- Fridge Brilliance:
- After the end of the movie, you realize that the Girl is the Devil and has chosen Corso for the gift of the power since the beginning.
- Alternate interpretation: Corso is actually Satan and has undergone a Memory Gambit to return to heaven. The book is supposed to "raise the devil" and so it does, by showing him the way back home.
- Not only that, but when Balkan tries to summon the Devil, who appears but Corso, who even says "I'm the only devil you'll see tonight." Sure, Balkan's plan was flawed due to the forgery of the ninth engraving, but the symbolism is there.
- In the book the Girl/Irene Adler is not the Devil, but still a fallen angel, and Corso is a normal human haunted by tragedy in his life and his ancestor's. In the film, either character can be seen as the Devil. Kind of like how the three books each hold some answers.

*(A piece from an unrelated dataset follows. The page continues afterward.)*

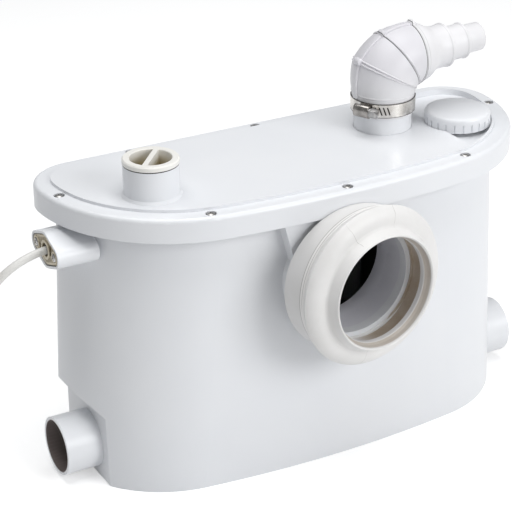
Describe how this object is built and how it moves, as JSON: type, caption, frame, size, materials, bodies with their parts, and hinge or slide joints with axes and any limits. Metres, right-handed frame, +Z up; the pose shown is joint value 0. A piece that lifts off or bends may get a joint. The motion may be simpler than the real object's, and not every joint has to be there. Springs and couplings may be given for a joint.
{
  "type": "sewage lifting station",
  "caption": "Floor-standing macerator station that takes a closet's outlet at the front and waste pipes low on both sides, and pumps up through a swivelling elbow.",
  "frame": {"origin": "on the floor under the middle of the tank's base", "axes": "+X along the tank towards the discharge, -Y out of the closet inlet, +Z up"},
  "size_m": [0.6569, 0.3009, 0.3412],
  "materials": {
    "white_plastic": "moulded gloss white",
    "soft_white": "soft white rubber, satin",
    "collar_rubber": "warm white rubber, satin",
    "ivory_plastic": "ivory plastic, satin",
    "black_rubber": "black rubber",
    "clamp_steel": "bright stainless band",
    "screw_steel": "plain steel",
    "blade_steel": "stainless steel",
    "carbon": "black carbon foam",
    "grey_plastic": "grey plastic",
    "motor_paint": "grey paint",
    "laminations": "varnished steel",
    "cord_white": "white cable sheath",
    "black_plastic": "black plastic",
    "plug_body": "white moulded plug"
  },
  "bodies": {
    "tank": {"tank_shell": "white_plastic", "lid": "white_plastic", "lid_gasket": "black_rubber", "lid_screws": "screw_steel", "inlet_collar": "collar_rubber", "left_flap_pin": "blade_steel", "right_flap_pin": "blade_steel", "vent_filter": "carbon", "valve_body": "white_plastic", "valve_pin": "blade_steel", "riser_pipe": "grey_plastic", "gland_plate": "ivory_plastic", "gland_screws": "screw_steel", "cord_grommet": "cord_white", "pump_casing": "grey_plastic", "grinder_basket": "blade_steel", "motor_base": "motor_paint", "motor_pillars": "blade_steel", "shaft_seal": "black_rubber", "lower_bearing": "screw_steel", "motor_can": "motor_paint", "motor_cap": "motor_paint", "upper_bearing": "screw_steel", "stator": "laminations", "control_box": "grey_plastic", "box_cover": "grey_plastic", "capacitor": "grey_plastic", "terminal_block": "ivory_plastic", "air_bell": "grey_plastic", "switch_housing": "grey_plastic", "switch_diaphragm": "black_rubber", "micro_switch": "black_plastic", "cord_lead": "cord_white", "mains_cord": "cord_white", "cord_coil": "cord_white", "mains_plug": "plug_body", "plug_pins": "screw_steel"},
    "motor_rotor": {"motor_shaft": "blade_steel", "rotor": "laminations", "impeller": "grey_plastic", "cutter_blade": "blade_steel"},
    "elbow": {"discharge_elbow": "soft_white", "clamp_band": "clamp_steel", "clamp_housing": "clamp_steel"},
    "clamp_worm": {"clamp_screw": "screw_steel"},
    "vent_cover": {"vent_cap": "white_plastic"},
    "plug_ring": {"plug_seal": "black_rubber"},
    "plug": {"inlet_plug": "ivory_plastic"},
    "outlet_flap": {"valve_flap": "black_rubber"},
    "left_flap": {"left_inlet_flap": "black_rubber"},
    "right_flap": {"right_inlet_flap": "black_rubber"},
    "level_plunger": {"switch_plunger": "ivory_plastic"}
  },
  "joints": [
    {"name": "motor_spin", "type": "hinge", "parent": "tank", "child": "motor_rotor", "pos_m": [0, 0.004, 0.11], "axis": [0, 0, 1], "continuous": true},
    {"name": "elbow_swivel", "type": "hinge", "parent": "tank", "child": "elbow", "pos_m": [0.091, 0.0176, 0.275], "axis": [0, 0, 1], "continuous": true},
    {"name": "clamp_screw_turn", "type": "hinge", "parent": "elbow", "child": "clamp_worm", "pos_m": [0.06291, 0.0039, 0.275], "axis": [0.4384, -0.8988, 0], "continuous": true},
    {"name": "vent_cap_lift", "type": "slide", "parent": "tank", "child": "vent_cover", "axis": [0, 0, 1], "range_m": [0, 0.015]},
    {"name": "plug_lift", "type": "slide", "parent": "tank", "child": "plug_ring", "axis": [0, 0, 1], "range_m": [0, 0.016]},
    {"name": "plug_turn", "type": "hinge", "parent": "plug_ring", "child": "plug", "pos_m": [-0.1418, -0.0162, 0.278], "axis": [0, 0, 1], "range_deg": [0, 1800]},
    {"name": "outlet_flap_swing", "type": "hinge", "parent": "tank", "child": "outlet_flap", "pos_m": [0.069, 0.0176, 0.2109], "axis": [0, -1, 0], "range_deg": [0, 65]},
    {"name": "left_flap_swing", "type": "hinge", "parent": "tank", "child": "left_flap", "pos_m": [-0.1827, 0.0194, 0.0576], "axis": [0, -1, 0], "range_deg": [0, 60]},
    {"name": "right_flap_swing", "type": "hinge", "parent": "tank", "child": "right_flap", "pos_m": [0.1827, 0.0194, 0.0576], "axis": [0, 1, 0], "range_deg": [0, 60]},
    {"name": "level_plunger_slide", "type": "slide", "parent": "tank", "child": "level_plunger", "axis": [0, 0, 1], "range_m": [0, 0.002], "stiffness_N_per_m": 200}
  ],
  "couplings": [
    {"joint": "plug_lift", "follows": "plug_turn", "m_per_rad": 0.0005093}
  ]
}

- There's another possible interpretation of the film (though not necessarily the book), in that the Ninth Gate really had nothing to do with Satan. According to this theory, the "Lucifer" referred to as the author of the Delomelanicon referred to the name's literal translation of "Lightbringer," and not the demon of Christian mythology. The engravings serve as a map of consciousness, not unlike the Kabbalah, and lead down two separate paths, one a path of greed and self-destruction which ends in flames, and the other, a true path to enlightenment. Aristide Torchia (and by extension, all those who interpret the material as Satanic) follows the negative path and dies as a result. Dean Corso somehow ends up on the right path, and achieves transcendence. A much more detailed explanation can be found here
- Fridge Logic: Considering Corso and the other characters are all experts on rare books, why does Corso never wear any sort of hand protection when examining them and is allowed to drink and smoke near them? The Baroness is the only one who seems to be annoyed by such behavior, rightfully so.
- The books being laid out on the floor in Fargas' mansion was actually taken from the source novel. Not that it necessarily makes it better....
- Books prior to the invention of the printing press were printed on extremely heavy paper or vellum, not mere pulp, with bone spines (hence the name "spine") and leather covers; don't think "rare pulp magazine", think "man-portable stone tablet" - something sturdy to preserve knowledge for the ages. Antiquities dealers treat them with care because they're valuable, not because they're delicate. Back when they were first written, readers smoking and drinking near them was basically Tuesday - people read them by candlelight, and if you didn't drink liquor you were drinking (not-so) Cool, Clear Water. Still doesn't excuse a "rare book dealer" being so rough with them though.
- Truth in Television: Real old books are commonly handled without any gloves (though smoking and drinking around them are definitely not allowed), because wearing gloves leads to loss of tactile function, which could actually lead to inadvertently tearing pages or damaging the book. Furthermore, if a book happens to get damaged, it's often repairable.
- Fridge Logic: The Girl saving Corso from his attackers and with such questionable and possibly inhumane fighting skills. And The Reveal where she descends... Still remember that. I liked it was subtle. Just kinda slipped in there. To the point where the audience questioned their own eyes. Did she fly or just slide down the railing?"